More than 70 years later, it operates as two side-by-side storefronts, the bakery through one door, the ice cream parlor through the other, with over 20 flavors of Bassetts served seven days a week.
Generations of Chestnut Hill families have made the walk up Germantown Avenue part of their summer routine.
Few shops in Philadelphia carry this much history in a single scoop.
Southwest Philadelphia: Willkay’s Ice Cream
Willkay’s doesn’t overcomplicate things.
Classic flavors, familiar faces, and a presence in the neighborhood that’s been there long enough to mean something.
In a city full of shops chasing the next trending flavor, there’s something genuinely satisfying about a place that already knows exactly what it is.
Northeast Philadelphia: Twistee Treat
The building alone is worth the trip.
A 27-foot-tall cone-shaped structure on Longshore Avenue, topped with a swirl of pink soft serve, has been a Northeast Philadelphia landmark for decades.

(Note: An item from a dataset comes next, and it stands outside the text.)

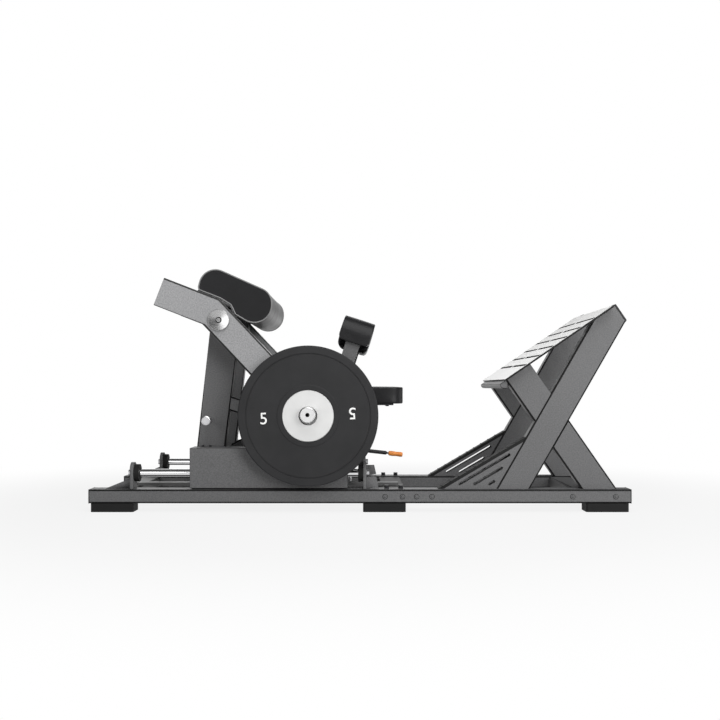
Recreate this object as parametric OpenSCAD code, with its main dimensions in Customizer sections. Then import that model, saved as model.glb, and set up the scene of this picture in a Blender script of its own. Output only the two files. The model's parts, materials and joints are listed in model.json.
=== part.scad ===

The previous owner spent 13 years running a car dealership next door, staring at that cone out his window every single day, before he finally bought it.

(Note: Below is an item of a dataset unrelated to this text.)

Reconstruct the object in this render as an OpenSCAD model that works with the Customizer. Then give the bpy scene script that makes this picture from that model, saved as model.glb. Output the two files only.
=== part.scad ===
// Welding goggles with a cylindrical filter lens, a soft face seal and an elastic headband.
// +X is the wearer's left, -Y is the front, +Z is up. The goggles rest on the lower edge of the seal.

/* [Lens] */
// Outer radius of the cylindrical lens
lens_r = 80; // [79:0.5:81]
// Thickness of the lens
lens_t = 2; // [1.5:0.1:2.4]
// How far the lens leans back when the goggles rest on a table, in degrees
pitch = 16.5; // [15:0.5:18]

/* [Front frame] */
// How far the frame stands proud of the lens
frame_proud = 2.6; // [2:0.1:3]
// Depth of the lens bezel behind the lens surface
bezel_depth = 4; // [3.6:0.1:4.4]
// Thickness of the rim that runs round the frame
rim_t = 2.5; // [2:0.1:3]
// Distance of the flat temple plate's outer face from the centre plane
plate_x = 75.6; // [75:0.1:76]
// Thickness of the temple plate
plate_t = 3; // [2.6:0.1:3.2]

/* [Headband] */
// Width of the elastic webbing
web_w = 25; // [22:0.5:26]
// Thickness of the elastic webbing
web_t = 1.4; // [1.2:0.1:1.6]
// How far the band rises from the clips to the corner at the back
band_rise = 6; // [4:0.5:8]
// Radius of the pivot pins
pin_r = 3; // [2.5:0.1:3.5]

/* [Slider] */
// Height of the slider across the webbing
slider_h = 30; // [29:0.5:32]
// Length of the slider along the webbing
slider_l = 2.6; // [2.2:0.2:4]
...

That’s about as Northeast Philly a story as it gets.
Under new ownership, Twistee Treat keeps doing what it has always done: soft serve, shakes, and sundaes for families who have been making it a summer stop for as long as they can remember.
That’s Not All
No conversation about Philadelphia ice cream is complete without Bassetts, America’s oldest continuously operating ice cream company, or John’s Water Ice, which has kept the city’s frozen dessert traditions alive for generations.
Neighborhood favorites like Cuzzy’s Ice Cream Parlor and Chill on the Hill have their own loyal followings worth seeking out.
Philadelphia’s best ice cream shops do more than serve dessert.
They anchor their neighborhoods. They create the kind of memories that make people feel like a place is home. They give residents one more reason to take a slow walk on a warm summer night.
The best ones aren’t just places to cool off. They’re places people return to, year after year, because some traditions are too good to let go.